The taxation of a sale of a conservation easement is tricky since there is no reasonable method to apportion basis to the easement. Accordingly, such sales use the cost recovery method where it is impossible or impractical to allocate basis to the easement itself. In most cases, proceeds from the sale of the development right will be allocated to the land itself, not to land improvements. As a result, none of the proceeds will be taxed as depreciation recapture and the landowner will preserve depreciable basis in the improvements to offset future income at ordinary rates. Basis in the land affected by the easement (typically the entire parcel) is wholly consumed before gain, taxed at favorable capital gains rates, is recognized. If the gain is substantial, and the landowner desires to purchase another property, a 1031 exchange will allow the landowner to defer taxes on the gain.
1031 Exchanges
Under Section 1031, if property held for productive use in a trade or business or for investment is exchanged by a taxpayer for other property that is similarly held for use in a trade or business or for investment, the result is that no gain or loss is recognized. The Section 1031 Regulations provide that in order for properties to be considered of a like-kind they must be of the same nature or character, but not necessarily of the same quality or grade. Property of one class may not be exchanged for property of a different class on a tax-free basis under Section 1031.

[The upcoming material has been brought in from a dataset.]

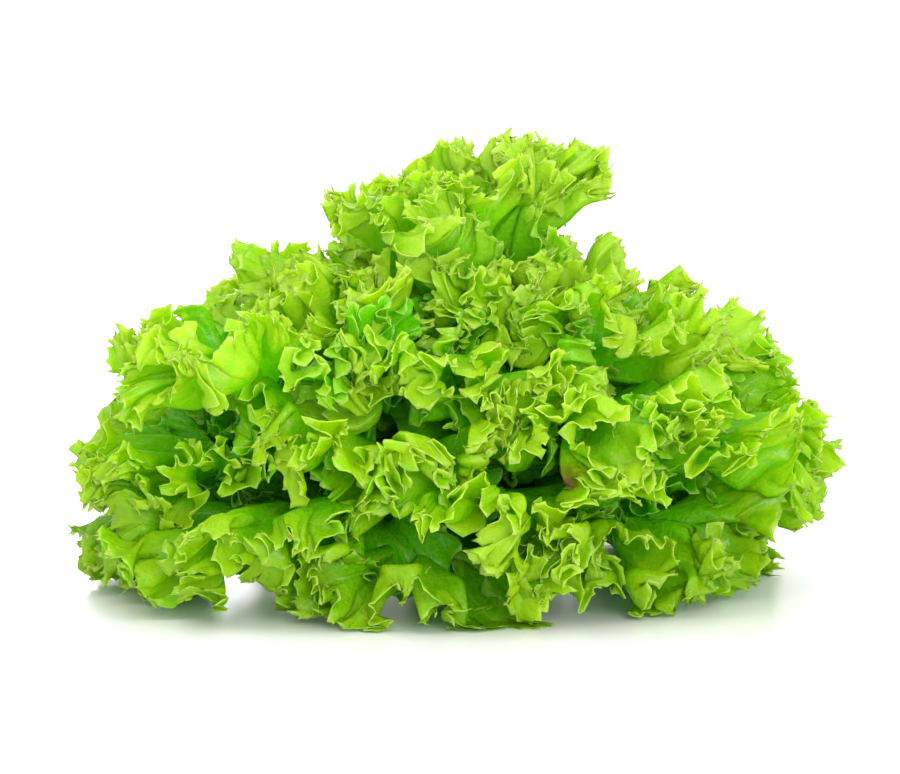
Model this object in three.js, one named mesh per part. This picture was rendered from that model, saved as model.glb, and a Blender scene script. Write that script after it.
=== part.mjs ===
// A head of green lollo lettuce, standing on its cut stem. Millimetres, +Z up.
// The origin is the centre of the stem's cut face, which lies on the surface that the head stands on.
//
// Leaves are numbered from the outside in and spaced round the stem by the golden angle, as they grow.
// Each leaf is a thin solid laid along its own nested shell, so that no two leaves can cross: a shell
// further in starts higher on the stem and stands steeper, all the way along, than the shell before it.
import * as THREE from "three";

// Driving dimensions
const LEAF_COUNT = 44;
const GOLDEN_ANGLE = 137.508; // degrees from one leaf to the next, round the stem
const FIRST_AZIMUTH = 262; // degrees, direction of leaf 1, counter-clockwise from +X seen from above
const GROUND_LEAVES = 3; // the lowest leaves, whose tips lie on the ground

const STEM_RADIUS = 14; // at the cut face
const STEM_SIDES = 24;
const STEM_STEPS = 10; // up the domed part of the stem
const ROOT_HEIGHT = { outer: 15, heart: 38 }; // where the lines of a leaf meet on the stem's axis
const ROOT_DISTANCE = { outer: 16, heart: 13 }; // from there to the leaf's foot
const ROOT_ANGLE = { outer: 75, heart: 3 }; // degrees from upright at the foot
const TIP_ANGLE = { outer: 95, heart: 8 }; // degrees from upright at the tip
const DROOP = 1.5; // how late along its length a leaf bends over: 1 bends it evenly
const ROOT_CROWDING = 1.2; // over 1 leaves more room between the feet at the top than at the bottom
const ROOT_GAP = 1.2; // between the stem and each leaf's foot

const REACH = { outer: 142, heart: 137 }; // from where the lines of a leaf meet to its tip
const SHOULDER_DIP = 18; // how much shorter the leaves are just below the heart
const LEAN = 14; // how far the top of the head leans towards +X
const HEAD_HEIGHT = 172;
const DEPTH_SCALE = 0.95; // the head is a little shallower along Y than it is wide

const HALF_WIDTH = { outer: 60, heart: 25 }; // of a blade, measured along its shell
const FOOT_HALF_WIDTH = { outer: 9, heart: 2.2 }; // where it leaves the stem
const WIDEST_AT = 0.75; // share of the way up a leaf where it reaches its full width
const TIP_ROUNDING = 0.3; // how far the tip's corners are set back, as a share of the length
const WIDEST_TURN = 75; // degrees: a leaf wraps no further than this round the head, each way

const BLADE_THICKNESS = { outer: 1.2, heart: 0.35 };
const RIB_THICKNESS = { outer: 2.4, heart: 0.1 }; // extra, over the midrib at the foot
const RIB_SHARE = 0.2; // the midrib's half-width, as a share of the blade's
const FRILL_HEIGHT = { outer: 1.5, heart: 0.5 }; // of the pleats along the margin
const FRILL_START = 0.7; // share of the way out to the margin where the pleats begin
const SIDE_FRILL = { none: 0.1, full: 0.7 }; // shares of the way up where the sides turn frilly

const radians = THREE.MathUtils.degToRad;
const smooth = THREE.MathUtils.smoothstep;

// The value at age 0 (outermost) to 1 (heart) of a pair given at the two ends.
const between = (pair, age) => THREE.MathUtils.lerp(pair.outer, pair.heart, age);

// Where one leaf sits in the head. Angles are in radians.
function leafRule(index) {
  const age = index / (LEAF_COUNT - 1);
  const tipAge = Math.max(0, index - GROUND_LEAVES + 1) / (LEAF_COUNT - GROUND_LEAVES);
  const highest = Math.cos(radians(TIP_ANGLE.heart));
  const lowest = Math.cos(radians(TIP_ANGLE.outer));
  return {
    azimuth: radians(FIRST_AZIMUTH + index * GOLDEN_ANGLE),
    ...rootRule(age),
    tipAngle: Math.acos(THREE.MathUtils.lerp(lowest, highest, tipAge)), // even over the dome
    reach: between(REACH, age) - SHOULDER_DIP * Math.sin(Math.PI * age ** 4),
    halfWidth: between(HALF_WIDTH, age),
    footHalfWidth: between(FOOT_HALF_WIDTH, age),
    frill: between(FRILL_HEIGHT, age),
    blade: between(BLADE_THICKNESS, age),
    rib: between(RIB_THICKNESS, age),
  };
}

// Where the foot of a leaf of this age stands. The stem tapers to a dome, and crowds its leaves less
// at the top.
function rootRule(age) {
  return {
    rootHeight: between(ROOT_HEIGHT, Math.sin((age * Math.PI) / 2)),
    rootDistance: between(ROOT_DISTANCE, age),
    rootAngle: radians(between(ROOT_ANGLE, age ** ROOT_CROWDING)),
  };
}

// Turns a distance from where the lines of a leaf meet, an angle from upright and an azimuth into a
// point of the head.
function headPoint(rootHeight, distance, angle, azimuth) {
  const x = distance * Math.sin(angle) * Math.cos(azimuth);
  const y = distance * Math.sin(angle) * Math.sin(azimuth) * DEPTH_SCALE;
  const z = rootHeight + distance * Math.cos(angle);
  return lean(new THREE.Vector3(x, y, z));
}

// The whole head leans a little: nothing moves at the ground, and the top moves by LEAN.
function lean(point) {
  point.x += LEAN * (point.z / HEAD_HEIGHT) ** 2;
  return point;
}

// A closed sheet from two grids of points, front and back, each [row][column], joined round the rim.
function closedSheet(front, back) {
  const rows = front.length;
  const columns = front[0].length;
  const positions = [...front.flat(), ...back.flat()].flatMap((p) => [p.x, p.y, p.z]);
  const backStart = rows * columns;
  const at = (row, column) => row * columns + column;
  const triangles = [];
  const quad = (a, b, c, d) => triangles.push(a, c, b, a, d, c);
  for (let row = 0; row < rows - 1; row++) {
    for (let column = 0; column < columns - 1; column++) {
      const corners = [at(row, column), at(row, column + 1), at(row + 1, column + 1), at(row + 1, column)];
      quad(...corners);
      quad(...corners.map((corner) => corner + backStart).reverse());
    }
  }
  const rim = [];
  for (let column = 0; column < columns - 1; column++) rim.push(at(0, column));
  for (let row = 0; row < rows - 1; row++) rim.push(at(row, columns - 1));
  for (let column = columns - 1; column > 0; column--) rim.push(at(rows - 1, column));
  for (let row = rows - 1; row > 0; row--) rim.push(at(row, 0));
  rim.forEach((from, step) => {
    const to = rim[(step + 1) % rim.length];
    quad(from, from + backStart, to + backStart, to);
  });
  const geometry = new THREE.BufferGeometry();
  geometry.setAttribute("position", new THREE.Float32BufferAttribute(positions, 3));
  geometry.setIndex(triangles);
  geometry.computeVertexNormals();
  return geometry;
}

// One leaf: a narrow, thick foot that spreads into a broad blade with a frilled margin.
function leafGeometry(rule, columns, rows) {
  const front = [];
  const back = [];
  for (let row = 0; row <= rows; row++) {
    const up = row / rows;
    const spread = smooth(up, 0, WIDEST_AT);
    const halfWidth = THREE.MathUtils.lerp(rule.footHalfWidth, rule.halfWidth, spread);
    const frontRow = [];
    const backRow = [];
    for (let column = 0; column <= columns; column++) {
      const across = (2 * column) / columns - 1;
      const along = up * (1 - TIP_ROUNDING * up * across * across);
      const distance = THREE.MathUtils.lerp(rule.rootDistance, rule.reach, along);
      const straight = THREE.MathUtils.lerp(rule.rootAngle, rule.tipAngle, along ** DROOP);

      const sideFrill = Math.abs(across) * smooth(up, SIDE_FRILL.none, SIDE_FRILL.full);
      const margin = Math.max(sideFrill, up);
      const crest = column % 2 ? 1 : -1;
      const frill = crest * rule.frill * smooth(margin, FRILL_START, 1);
      const angle = straight + frill / distance;

      const radius = distance * Math.sin(straight);
      const turn = (across * halfWidth) / radius;
      const widest = radians(WIDEST_TURN) * Math.abs(across);
      const azimuth = rule.azimuth + THREE.MathUtils.clamp(turn, -widest, widest);

      const rib = Math.max(0, 1 - Math.abs(across) / RIB_SHARE);
      const thickness = rule.blade + rule.rib * rib * (1 - up);
      const half = thickness / 2 / distance;
      frontRow.push(headPoint(rule.rootHeight, distance, angle - half, azimuth));
      backRow.push(headPoint(rule.rootHeight, distance, angle + half, azimuth));
    }
    front.push(frontRow);
    back.push(backRow);
  }
  restOnGround(front, back, rule.blade);
  return closedSheet(front, back);
}

// What would hang below the ground lies flat on it instead, with most of its thickness kept.
function restOnGround(front, back, thickness) {
  const leastThickness = 0.8 * thickness;
  back.forEach((backRow, row) =>
    backRow.forEach((under, column) => {
      const over = front[row][column];
      under.z = Math.max(under.z, 0);
      over.z = Math.max(over.z, under.z + leastThickness);
    }),
  );
}

// The stem: a short cut stump whose domed top passes just inside every leaf's foot.
function stemGeometry() {
  const profile = [new THREE.Vector2(0, 0), new THREE.Vector2(STEM_RADIUS, 0)];
  for (let step = 0; step <= STEM_STEPS; step++) {
    const { rootHeight, rootDistance, rootAngle } = rootRule(step / STEM_STEPS);
    const distance = rootDistance - ROOT_GAP;
    const height = rootHeight + distance * Math.cos(rootAngle);
    profile.push(new THREE.Vector2(distance * Math.sin(rootAngle), height));
  }
  profile.push(new THREE.Vector2(0, profile.at(-1).y + 0.1));
  const geometry = new THREE.LatheGeometry(profile, STEM_SIDES);
  geometry.rotateX(Math.PI / 2);
  const position = geometry.getAttribute("position");
  for (let i = 0; i < position.count; i++) {
    const point = lean(new THREE.Vector3().fromBufferAttribute(position, i));
    position.setXYZ(i, point.x, point.y * DEPTH_SCALE, point.z);
  }
  return geometry;
}

const materials = {
  outer: new THREE.MeshStandardMaterial({ color: 0x7cc21a, roughness: 0.5, metalness: 0 }),
  middle: new THREE.MeshStandardMaterial({ color: 0x8ed02a, roughness: 0.5, metalness: 0 }),
  heart: new THREE.MeshStandardMaterial({ color: 0xb4e05a, roughness: 0.5, metalness: 0 }),
  stem: new THREE.MeshStandardMaterial({ color: 0xe6edc4, roughness: 0.6, metalness: 0 }),
};

// The rings a cook would name, from the outside in, with the grid of each leaf in them.
const rings = [
  { name: "outer", count: 16, columns: 8, rows: 7 },
  { name: "middle", count: 16, columns: 8, rows: 6 },
  { name: "heart", count: 12, columns: 6, rows: 5 },
];

const lettuce = new THREE.Group();
lettuce.name = "lollo_lettuce";

const stem = new THREE.Mesh(stemGeometry(), materials.stem);
stem.name = "stem";
lettuce.add(stem);

let index = 0;
for (const ring of rings) {
  for (let number = 1; number <= ring.count; number++) {
    const geometry = leafGeometry(leafRule(index), ring.columns, ring.rows);
    const leaf = new THREE.Mesh(geometry, materials[ring.name]);
    leaf.name = `${ring.name}_leaf_${String(number).padStart(2, "0")}`;
    lettuce.add(leaf);
    index += 1;
  }
}

export default lettuce;
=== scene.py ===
# %% [markdown]
# # A head of green lollo lettuce
# A lollo head is a short stem with some forty leaves set round it in a spiral. Each leaf is a smooth
# blade near its midrib, and its margin has grown far longer than the blade can hold flat. So it buckles
# into folds, the folds into pleats and the pleats into cups, and the cups end in small teeth.
# The scene follows that: a plain blade, then folds, pleats, cups and teeth grown on it, then thickness.
# Sizes of the plant are given in millimetres. Its meshes, the camera and the lamps are in metres.

# %% Load the frame that the head is built round
import math

import bpy
import numpy as np
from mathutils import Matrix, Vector


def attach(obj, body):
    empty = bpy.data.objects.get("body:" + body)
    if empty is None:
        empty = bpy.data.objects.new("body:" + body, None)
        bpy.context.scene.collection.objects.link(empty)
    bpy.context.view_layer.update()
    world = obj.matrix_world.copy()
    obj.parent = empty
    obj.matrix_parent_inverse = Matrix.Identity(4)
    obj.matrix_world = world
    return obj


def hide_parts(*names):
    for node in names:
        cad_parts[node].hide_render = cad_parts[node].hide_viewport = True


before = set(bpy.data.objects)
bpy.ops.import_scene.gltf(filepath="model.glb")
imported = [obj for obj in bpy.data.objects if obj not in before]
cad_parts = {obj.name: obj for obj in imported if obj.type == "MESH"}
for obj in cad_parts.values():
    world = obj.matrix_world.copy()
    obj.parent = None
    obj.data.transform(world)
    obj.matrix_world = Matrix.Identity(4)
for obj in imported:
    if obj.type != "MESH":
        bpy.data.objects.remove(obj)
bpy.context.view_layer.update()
MM = 0.001
scene = bpy.context.scene
print("CAD nodes:", len(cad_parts))

# %% [markdown]
# ## Camera
# The head is seen almost level, from a little above the table, so that the dome and the leaves under it
# both show. A long lens keeps the near leaves from swelling, as a wide one would.

# %% Camera
VIEW_ELEVATION = 6.5  # degrees above level
VIEW_DISTANCE = 1.8
VIEW_WIDTH = 0.327  # how much it takes in, side to side, at the head's centre
VIEW_CENTRE = Vector((-0.001, 0.0, 0.071))

camera_data = bpy.data.cameras.new("camera")
camera = bpy.data.objects.new("camera", camera_data)
scene.collection.objects.link(camera)
elevation = math.radians(VIEW_ELEVATION)
camera.location = VIEW_CENTRE + VIEW_DISTANCE * Vector((0, -math.cos(elevation), math.sin(elevation)))
camera.rotation_euler = (VIEW_CENTRE - camera.location).to_track_quat("-Z", "Y").to_euler()
camera_data.lens = camera_data.sensor_width * VIEW_DISTANCE / VIEW_WIDTH
scene.camera = camera
print(f"lens {camera_data.lens:.0f} mm at {VIEW_DISTANCE} m")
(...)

In considering whether two properties qualify as like-kind under Section 1031, taxpayers need to consider all of the relevant characteristics and features of the property to be exchanged, including the property's treatment under the civil laws of the taxpayer's state, to ensure that the properties are of the same class and nature. If a conservation easement constitutes an interest in real property under state law, then, based on various IRS guidance, it will be deemed property of a like-kind with a fee simple interest in real estate for purposes of Section 1031. Thus, where both the property that will be subject to the easement and the replacement property will be held for either investment or productive use in a trade or business, it is possible to defer recognition of gain on the sale of a conservation easement by using a like-kind exchange. This treatment was confirmed by the IRS in PLR 200203042
What is the tax result obtained in a like-kind exchange of a conservation easement? The sales proceeds should first fully reduce the basis in the land comprising the relinquished property (down to zero), with any excess resulting in taxable gain. To fully defer gain, the value of the replacement property should equal or exceed the value of the easement. The landowner's basis in the replacement property would be equal to the purchase price of the same, reduced by the gain deferred.
For example, landowner owns a tract of land purchased for $100,000 with a current fair market value of $600,000. The landowner decides to sell a conservation easement to a land trust to protect against future development of the land. The easement was sold for $350,000. Applying the cost recovery method, the landowner's basis in the land would be reduced to zero, and the landowner would realize a $250,000 gain. If the landowner used all of the proceeds to acquire replacement property in a qualified like-kind exchange, the landowner would purchase replacement property for $350,000, and landowner's basis in the replacement property would be $100,000 ($350,000 cost less $250,000 gain deferred).
Conclusion
Sales of conservation easements can permit landowners to diversify into other holdings, reduce debt on the land, or expand or modernize operations. Gain from the sales can be deferred if the sale is structured as a like-kind exchange. Structuring exchanges of conservation easements can be challenging, however, and a landowner considering an exchange of a conservation easement should consult with its tax advisor.